--- Start ---

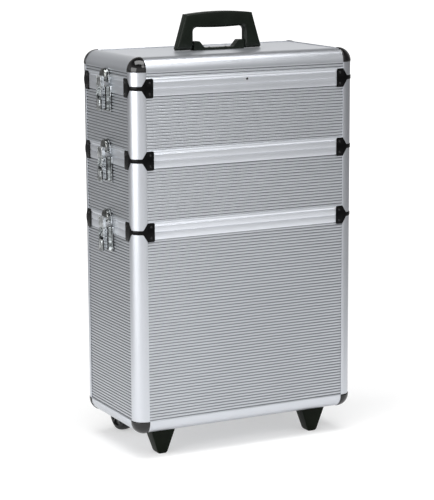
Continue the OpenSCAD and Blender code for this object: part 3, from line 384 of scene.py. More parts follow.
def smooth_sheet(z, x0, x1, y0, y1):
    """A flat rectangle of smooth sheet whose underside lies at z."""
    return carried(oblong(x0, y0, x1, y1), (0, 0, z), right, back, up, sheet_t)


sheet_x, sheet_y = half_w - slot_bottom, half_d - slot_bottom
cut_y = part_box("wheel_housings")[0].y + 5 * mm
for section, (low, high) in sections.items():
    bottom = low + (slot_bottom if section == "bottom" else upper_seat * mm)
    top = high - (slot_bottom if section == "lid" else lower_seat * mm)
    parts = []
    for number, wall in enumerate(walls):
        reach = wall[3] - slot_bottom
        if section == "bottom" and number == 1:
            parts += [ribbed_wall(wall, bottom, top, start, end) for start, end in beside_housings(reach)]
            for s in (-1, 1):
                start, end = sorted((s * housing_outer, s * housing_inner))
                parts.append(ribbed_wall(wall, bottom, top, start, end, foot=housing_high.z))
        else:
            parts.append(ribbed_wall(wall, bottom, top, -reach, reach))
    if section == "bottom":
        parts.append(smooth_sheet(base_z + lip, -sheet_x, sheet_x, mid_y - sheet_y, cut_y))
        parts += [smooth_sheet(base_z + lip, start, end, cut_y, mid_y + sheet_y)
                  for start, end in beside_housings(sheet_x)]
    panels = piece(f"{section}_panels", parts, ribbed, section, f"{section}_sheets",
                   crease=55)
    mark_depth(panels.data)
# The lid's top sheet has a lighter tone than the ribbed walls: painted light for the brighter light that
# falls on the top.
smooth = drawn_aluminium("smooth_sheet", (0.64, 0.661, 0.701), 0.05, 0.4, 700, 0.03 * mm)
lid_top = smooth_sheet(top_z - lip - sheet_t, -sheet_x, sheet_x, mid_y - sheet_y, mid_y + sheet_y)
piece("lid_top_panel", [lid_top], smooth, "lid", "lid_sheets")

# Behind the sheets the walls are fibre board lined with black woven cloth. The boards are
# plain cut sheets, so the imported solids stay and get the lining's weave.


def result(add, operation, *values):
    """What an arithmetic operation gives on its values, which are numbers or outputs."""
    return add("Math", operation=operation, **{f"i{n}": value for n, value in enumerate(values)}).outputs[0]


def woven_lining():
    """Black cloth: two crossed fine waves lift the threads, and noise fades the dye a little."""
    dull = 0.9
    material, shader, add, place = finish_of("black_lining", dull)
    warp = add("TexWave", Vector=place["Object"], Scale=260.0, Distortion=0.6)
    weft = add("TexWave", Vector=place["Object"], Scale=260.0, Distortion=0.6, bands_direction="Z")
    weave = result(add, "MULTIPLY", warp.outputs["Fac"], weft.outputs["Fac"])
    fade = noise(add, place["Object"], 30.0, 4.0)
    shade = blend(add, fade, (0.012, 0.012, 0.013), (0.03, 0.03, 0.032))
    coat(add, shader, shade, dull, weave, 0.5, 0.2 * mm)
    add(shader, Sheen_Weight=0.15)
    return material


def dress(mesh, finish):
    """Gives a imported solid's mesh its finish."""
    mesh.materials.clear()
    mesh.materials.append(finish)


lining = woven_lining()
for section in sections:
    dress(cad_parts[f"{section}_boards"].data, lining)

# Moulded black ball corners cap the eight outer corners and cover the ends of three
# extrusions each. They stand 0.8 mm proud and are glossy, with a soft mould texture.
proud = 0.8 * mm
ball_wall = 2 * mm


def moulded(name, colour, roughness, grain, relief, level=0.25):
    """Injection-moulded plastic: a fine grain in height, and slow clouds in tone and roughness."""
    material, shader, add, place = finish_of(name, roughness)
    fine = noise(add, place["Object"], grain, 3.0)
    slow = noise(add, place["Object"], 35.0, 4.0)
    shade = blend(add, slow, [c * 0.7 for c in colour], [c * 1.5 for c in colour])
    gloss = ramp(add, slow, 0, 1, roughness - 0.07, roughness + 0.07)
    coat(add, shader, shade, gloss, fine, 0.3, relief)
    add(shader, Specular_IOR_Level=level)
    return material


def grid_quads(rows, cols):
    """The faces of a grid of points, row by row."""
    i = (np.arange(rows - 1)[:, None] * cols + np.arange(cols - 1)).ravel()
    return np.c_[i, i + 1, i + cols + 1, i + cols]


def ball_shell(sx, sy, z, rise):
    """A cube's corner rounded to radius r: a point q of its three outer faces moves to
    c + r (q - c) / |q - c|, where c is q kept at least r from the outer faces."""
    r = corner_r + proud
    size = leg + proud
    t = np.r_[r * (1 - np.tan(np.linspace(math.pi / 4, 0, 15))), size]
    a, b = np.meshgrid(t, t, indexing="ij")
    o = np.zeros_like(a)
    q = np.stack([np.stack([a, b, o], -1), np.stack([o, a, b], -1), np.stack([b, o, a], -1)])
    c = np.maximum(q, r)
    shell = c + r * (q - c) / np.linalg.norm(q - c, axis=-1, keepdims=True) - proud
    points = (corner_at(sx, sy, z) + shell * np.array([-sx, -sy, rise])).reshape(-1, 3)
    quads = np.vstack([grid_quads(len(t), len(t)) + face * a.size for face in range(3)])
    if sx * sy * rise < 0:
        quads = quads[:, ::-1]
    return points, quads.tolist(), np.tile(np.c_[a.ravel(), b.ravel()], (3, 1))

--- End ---

**AIM OF THE EXERCISE:** Quote each line of the listing above exactly.

**RESULT FOR THIS EXERCISE:**
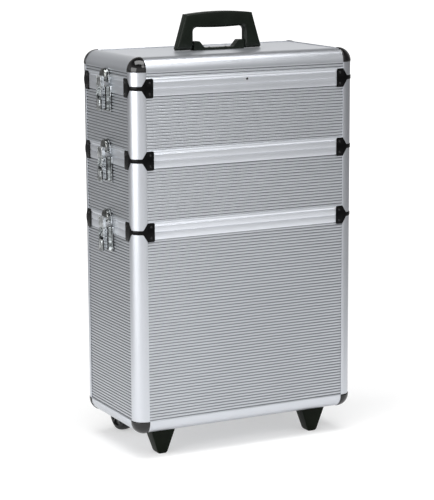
Continue the OpenSCAD and Blender code for this object: part 3, from line 384 of scene.py. More parts follow.
def smooth_sheet(z, x0, x1, y0, y1):
    """A flat rectangle of smooth sheet whose underside lies at z."""
    return carried(oblong(x0, y0, x1, y1), (0, 0, z), right, back, up, sheet_t)


sheet_x, sheet_y = half_w - slot_bottom, half_d - slot_bottom
cut_y = part_box("wheel_housings")[0].y + 5 * mm
for section, (low, high) in sections.items():
    bottom = low + (slot_bottom if section == "bottom" else upper_seat * mm)
    top = high - (slot_bottom if section == "lid" else lower_seat * mm)
    parts = []
    for number, wall in enumerate(walls):
        reach = wall[3] - slot_bottom
        if section == "bottom" and number == 1:
            parts += [ribbed_wall(wall, bottom, top, start, end) for start, end in beside_housings(reach)]
            for s in (-1, 1):
                start, end = sorted((s * housing_outer, s * housing_inner))
                parts.append(ribbed_wall(wall, bottom, top, start, end, foot=housing_high.z))
        else:
            parts.append(ribbed_wall(wall, bottom, top, -reach, reach))
    if section == "bottom":
        parts.append(smooth_sheet(base_z + lip, -sheet_x, sheet_x, mid_y - sheet_y, cut_y))
        parts += [smooth_sheet(base_z + lip, start, end, cut_y, mid_y + sheet_y)
                  for start, end in beside_housings(sheet_x)]
    panels = piece(f"{section}_panels", parts, ribbed, section, f"{section}_sheets",
                   crease=55)
    mark_depth(panels.data)
# The lid's top sheet has a lighter tone than the ribbed walls: painted light for the brighter light that
# falls on the top.
smooth = drawn_aluminium("smooth_sheet", (0.64, 0.661, 0.701), 0.05, 0.4, 700, 0.03 * mm)
lid_top = smooth_sheet(top_z - lip - sheet_t, -sheet_x, sheet_x, mid_y - sheet_y, mid_y + sheet_y)
piece("lid_top_panel", [lid_top], smooth, "lid", "lid_sheets")

# Behind the sheets the walls are fibre board lined with black woven cloth. The boards are
# plain cut sheets, so the imported solids stay and get the lining's weave.


def result(add, operation, *values):
    """What an arithmetic operation gives on its values, which are numbers or outputs."""
    return add("Math", operation=operation, **{f"i{n}": value for n, value in enumerate(values)}).outputs[0]


def woven_lining():
    """Black cloth: two crossed fine waves lift the threads, and noise fades the dye a little."""
    dull = 0.9
    material, shader, add, place = finish_of("black_lining", dull)
    warp = add("TexWave", Vector=place["Object"], Scale=260.0, Distortion=0.6)
    weft = add("TexWave", Vector=place["Object"], Scale=260.0, Distortion=0.6, bands_direction="Z")
    weave = result(add, "MULTIPLY", warp.outputs["Fac"], weft.outputs["Fac"])
    fade = noise(add, place["Object"], 30.0, 4.0)
    shade = blend(add, fade, (0.012, 0.012, 0.013), (0.03, 0.03, 0.032))
    coat(add, shader, shade, dull, weave, 0.5, 0.2 * mm)
    add(shader, Sheen_Weight=0.15)
    return material


def dress(mesh, finish):
    """Gives a imported solid's mesh its finish."""
    mesh.materials.clear()
    mesh.materials.append(finish)


lining = woven_lining()
for section in sections:
    dress(cad_parts[f"{section}_boards"].data, lining)

# Moulded black ball corners cap the eight outer corners and cover the ends of three
# extrusions each. They stand 0.8 mm proud and are glossy, with a soft mould texture.
proud = 0.8 * mm
ball_wall = 2 * mm


def moulded(name, colour, roughness, grain, relief, level=0.25):
    """Injection-moulded plastic: a fine grain in height, and slow clouds in tone and roughness."""
    material, shader, add, place = finish_of(name, roughness)
    fine = noise(add, place["Object"], grain, 3.0)
    slow = noise(add, place["Object"], 35.0, 4.0)
    shade = blend(add, slow, [c * 0.7 for c in colour], [c * 1.5 for c in colour])
    gloss = ramp(add, slow, 0, 1, roughness - 0.07, roughness + 0.07)
    coat(add, shader, shade, gloss, fine, 0.3, relief)
    add(shader, Specular_IOR_Level=level)
    return material


def grid_quads(rows, cols):
    """The faces of a grid of points, row by row."""
    i = (np.arange(rows - 1)[:, None] * cols + np.arange(cols - 1)).ravel()
    return np.c_[i, i + 1, i + cols + 1, i + cols]


def ball_shell(sx, sy, z, rise):
    """A cube's corner rounded to radius r: a point q of its three outer faces moves to
    c + r (q - c) / |q - c|, where c is q kept at least r from the outer faces."""
    r = corner_r + proud
    size = leg + proud
    t = np.r_[r * (1 - np.tan(np.linspace(math.pi / 4, 0, 15))), size]
    a, b = np.meshgrid(t, t, indexing="ij")
    o = np.zeros_like(a)
    q = np.stack([np.stack([a, b, o], -1), np.stack([o, a, b], -1), np.stack([b, o, a], -1)])
    c = np.maximum(q, r)
    shell = c + r * (q - c) / np.linalg.norm(q - c, axis=-1, keepdims=True) - proud
    points = (corner_at(sx, sy, z) + shell * np.array([-sx, -sy, rise])).reshape(-1, 3)
    quads = np.vstack([grid_quads(len(t), len(t)) + face * a.size for face in range(3)])
    if sx * sy * rise < 0:
        quads = quads[:, ::-1]
    return points, quads.tolist(), np.tile(np.c_[a.ravel(), b.ravel()], (3, 1))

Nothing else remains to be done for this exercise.